Request: Where does the string "manifold" appear in the records? Copy every line that contains it.

Material to process:
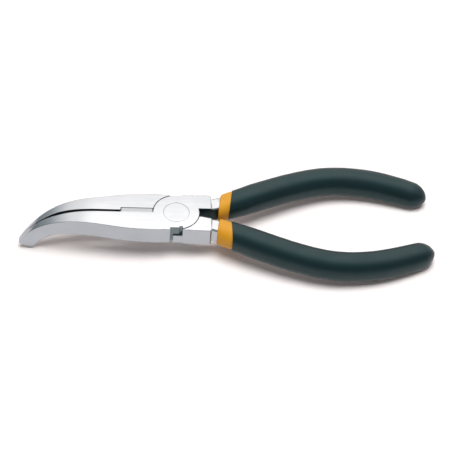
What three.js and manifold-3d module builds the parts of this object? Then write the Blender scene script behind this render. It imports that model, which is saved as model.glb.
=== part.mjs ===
// Bent-nose pliers with side cutters: two lap-jointed forged halves, one flush rivet and, on each handle,
// an inner and an outer dipped sleeve. Millimetres, +Z up along the pivot, +X towards the handles.
// The origin is on the pivot axis, in the flat underside of the joint.
import * as THREE from 'three';
import { mergeVertices } from 'three/addons/utils/BufferGeometryUtils.js';
import Module from 'manifold-3d';

const wasm = await Module();
wasm.setup();

// Joint
const TOP = 8.0;
const MID = TOP / 2;
const JOINT_HALF_WIDTH = [[-9.5, 9.25], [-5, 9.15], [0, 8.95], [4, 9.2], [8.3, 9.42], [13.5, 9.5]];
const SHOULDER_X = 13.5;
const SHOULDER_ROUND = 1.1;
const JOINT_START_X = -9.5;
const DISC_RADIUS = 8.82;
const RECESS_RADIUS = 9.0;
const LAP_GAP = 0.1;
const SHANK_INNER_Y = 2.1;
const SHANK_OUTER_Y = 11;
const NOTCH_HALF_LENGTH = 2.3;
const JAW_NOTCH_Y = 8.3;
const SHANK_NOTCH_Y = 8.7;
const UPPER_EDGE = 0.25;
const LOWER_EDGE = 0.7;
const CROWN = 0.1;
const CROWN_START = 0.58;
const INNER_CHAMFER = 0.12;

// Rivet
const HEAD_RADIUS = 5;
const HEAD_HEIGHT = 1.15;
const PIN_RADIUS = 3;
const PIN_CLEARANCE = 0.08;

// Nose, as distances from the pivot along its unbent upper line
const NOSE_CURVATURE = [
  [24, 0], [28, 0.002], [34, 0.0185], [40, 0.032], [46, 0.0375], [52, 0.034], [58, 0.0295], [69, 0.024],
];
const CURVE_STEP = 0.25;
const NOSE_LENGTH = 69.0;
const TIP_ROUND = 1.6;
const TIP_NARROWING = 0.55;
const ROOT_STEP = 3;
const TOOTH_PITCH = 1.5;
const TOOTH_DEPTH = 0.2;
const TEETH_START = 24;
const NOSE_HALF_WIDTH = [
  [0, 8.95], [7.6, 9.3], [12, 9.25], [16.7, 9.0], [21, 8.6], [28, 7.45], [36, 6.25], [44, 4.95], [52, 3.45],
  [60, 1.98], [65, 1.4], [69, 1.05],
];
const NOSE_THICKNESS = [
  [0, TOP], [9, TOP], [20, 7.85], [30, 7.8], [38, 7.55], [46, 7.25], [54, 6.9], [61, 6.7], [69, 6.5],
];
const NOSE_HALF_GAP = [
  [0, 0.08], [21.5, 0.08], [22.6, 0.3], [30, 0.36], [46, 0.45], [48, 0.4], [52, 0.18], [58, 0.1], [69, 0.08],
];

// Side cutter
const CUTTER_NEAR_X = -8.7;
const CUTTER_FAR_X = -21.4;
const REAR_BEVEL_WIDTH = 1.75;
const FRONT_BEVEL_WIDTH = 0.35;
const BEVEL_DEPTH = 0.5;
const CUTTER_LAND = 0.4;
const RELIEF_HALF_WIDTH = 1.9;

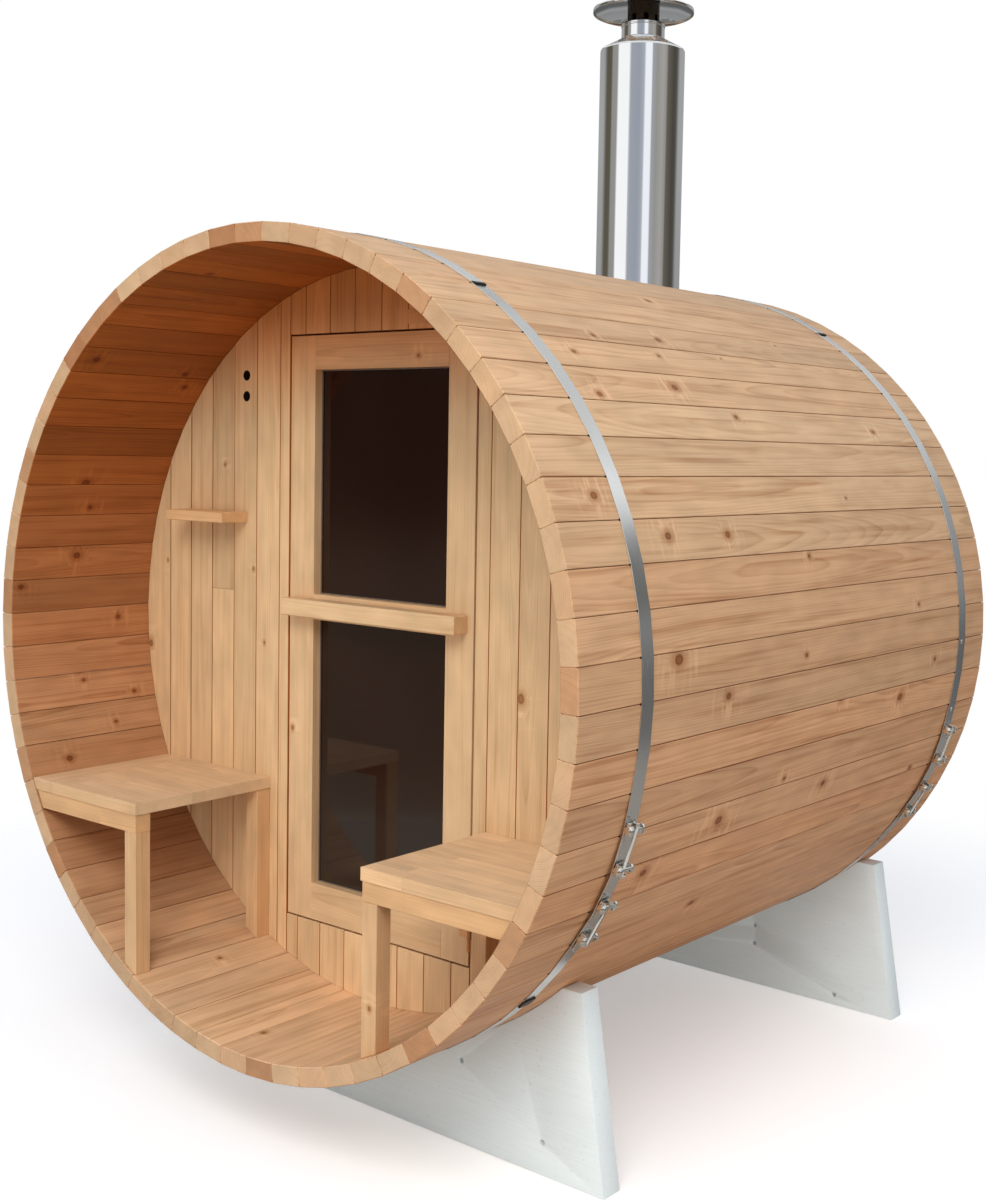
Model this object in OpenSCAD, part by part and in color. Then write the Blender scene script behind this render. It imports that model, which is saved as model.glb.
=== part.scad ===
// Barrel sauna: a round wooden cabin lying on two cradles, with an open porch,
// a glazed door, two porch benches, steel hoops and an insulated flue.
// Millimetres. +Z is up, the porch faces -Y, and the ground is at z = 0.

/* [Barrel] */
// Diameter of the barrel over the corners of its staves
barrel_d = 1970; // [1700:10:2300]
// Length of the barrel along its axis
barrel_len = 1910; // [1700:10:2600]
// Thickness of a stave
stave_t = 45; // [35:1:60]
// Staves in each of the eleven groups round the barrel
staves_per_group = 6; // [5:1:8]
// Turn of the ring of staves about the barrel's axis, in degrees
stave_turn = -1.6; // [-2.5:0.1:2.5]
// Height of the barrel's underside above the ground
barrel_lift = 190; // [175:5:300]

/* [Walls] */
// Depth of the open porch, from the front rim to the front wall
porch_depth = 440; // [400:5:600]
// Distance of the back wall from the rear rim
back_recess = 60; // [20:5:120]
// Thickness of the vertical wall boards
wall_t = 45; // [35:1:60]
// Diameter of an air vent in the front wall
vent_d = 28; // [16:1:40]
// Distance of the air vents from the middle of the wall
vent_x = 506; // [440:1:600]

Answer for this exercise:
What three.js and manifold-3d module builds the parts of this object? Then write the Blender scene script behind this render. It imports that model, which is saved as model.glb.
import Module from 'manifold-3d';